Increasing value doesn’t always mean slashing prices. Value envelopes the entire shopper experience, from the online searches, social media channels, customer service, payment options, delivery and the unboxing experience, and then of course using the product and extra customer service needs. All of these touchpoints (and more) need to be considered by brands to enhance the overall customer experience to ensure joy, ease of use, and customer loyalty are optimized.
Australian born tanning and skincare brand and Tracksuit customer Bondi Sands make shopping their range as easy and seamless as possible, either when treating yourself with the skin-matched Technocolour Sapphire Set, or a lucky loved one with the Brightening Besties Gift Set. By bundling complementary products together, Bondi Sands have reduced decisions and clicks that customers need to make, as well as reducing gift-buying headaches for the Holidays.
Tactics such as this are paying off – individual brands saw about double the rate of growth for BFCM week this year at 8%, when compared to multi-brand retailers. This indicates that direct to consumer brands are upping the game to meet demand and gain share of wallet against larger retailers.
There’s also a number of success stories from brands who’ve taken their own unique approach to peak sales season. When steep discounts and promoting mass-consumerism go against their brand values, businesses are ensuring they don’t miss out on their share of consumer dollars, while staying true to their brand.
New Zealand fashion brand RUBY is big on community building, social responsibility and sustainability, rather than fast fashion. This peak sales season they pulled off an incredibly unique and smart event called TAKE B_ACK FRIDAY, allowing past customers to bring in their pieces to be resold via existing initiative Ruby Says Recycle, as well as an in-store takeover to shop the second hand merch on Black Friday.
“Think about how cool it is to rummage through your best friend’s wardrobe. This is our vision for TAKE B_ACK FRIDAY with RUBY Says Recycle, except your BFF is actually every single other Rubette”. Sellers were rewarded by receiving a percentage of the sold-for price of their item, and shoppers got a completely unique wardrobe which spanned the Ruby-verse to shop from.Emily Miller-Sharma, RUBY General Manager, explains how they seek to drive change in fashion:
"Our goal at RUBY is to have a mutually beneficial relationship with our customers... We are careful to ask for something only when we think Rubettes will benefit from it. More broadly, the concept of circularity is simple, but the ways to get there are vast and complex, and they require experimentation.

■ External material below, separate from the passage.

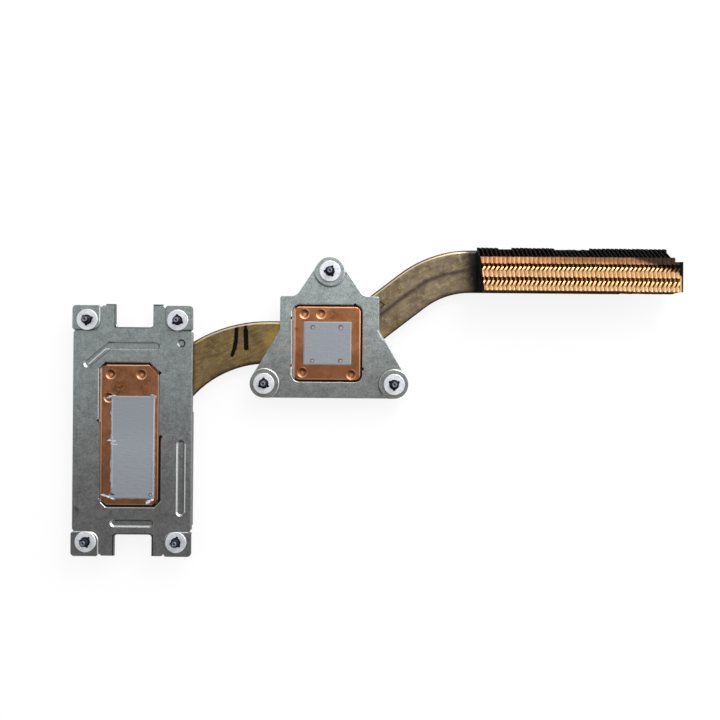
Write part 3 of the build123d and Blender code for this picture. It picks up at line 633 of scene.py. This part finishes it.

It is imperative that we all... are fully engaged with forming meaningful solutions together. It can feel scary when you’re in the business of 'the customer always being right', but it is necessary.”
This did indeed prove to be the case, with 2,640 pieces dropped off by over 700 customers
Giving Tuesday (the Tuesday after Thanksgiving) has gained huge worldwide momentum for supporting charitable causes. It began in 2012 and aims to promote giving back to the community and those in need through various efforts such as charitable donations, offering assistance and time to nonprofits, and more. Brands like Patagonia, Away Luggage and Steve Madden support causes such as these, showcasing to consumers that their values are aligned, and motivations in business go deeper than the bottom line.
In meeting consumers where they are – both with values as well as shopping locale in a digital sense – ecommerce enables brands to engage in a much more personalized way than mass-marketing typically has, especially in a noisy period such as peak sales season. There’s a multitude of ways in which brands can personalize the shopping experience for customers, and during this time tactics should be laser-focussed on reducing friction – using AI-enhanced customer service, and helping customers to find exactly what they need – even if the customer doesn’t know it themselves yet.
By using personalized messages and hyper-targeting promotions, brands are able to better target messaging to drive more mindful shopping that answers specific customer needs, backed by data. The connected ecommerce tech stack means brands can make tailored product recommendations based on a customers’ preferences, previous purchase history, customer account data and loyalty info.
Peak sales season is a time of super competitive ad bidding, shouty offers in social feeds, and a bombardment of email campaigns hitting inboxes. Brands who think about delivering value to customers beyond hefty discounts are primed not only to hit sales targets, but also to connect with customers on a level which inspires greater brand loyalty beyond the silly season.
The peak sales season is more than a time for discounts – it's an opportunity for brands to stand out from the noise by showcasing their values, offering genuine value, and connecting personally with their customers. By focusing on these aspects, brands can maintain their integrity, build lasting relationships with consumers, and enjoy sustainable success.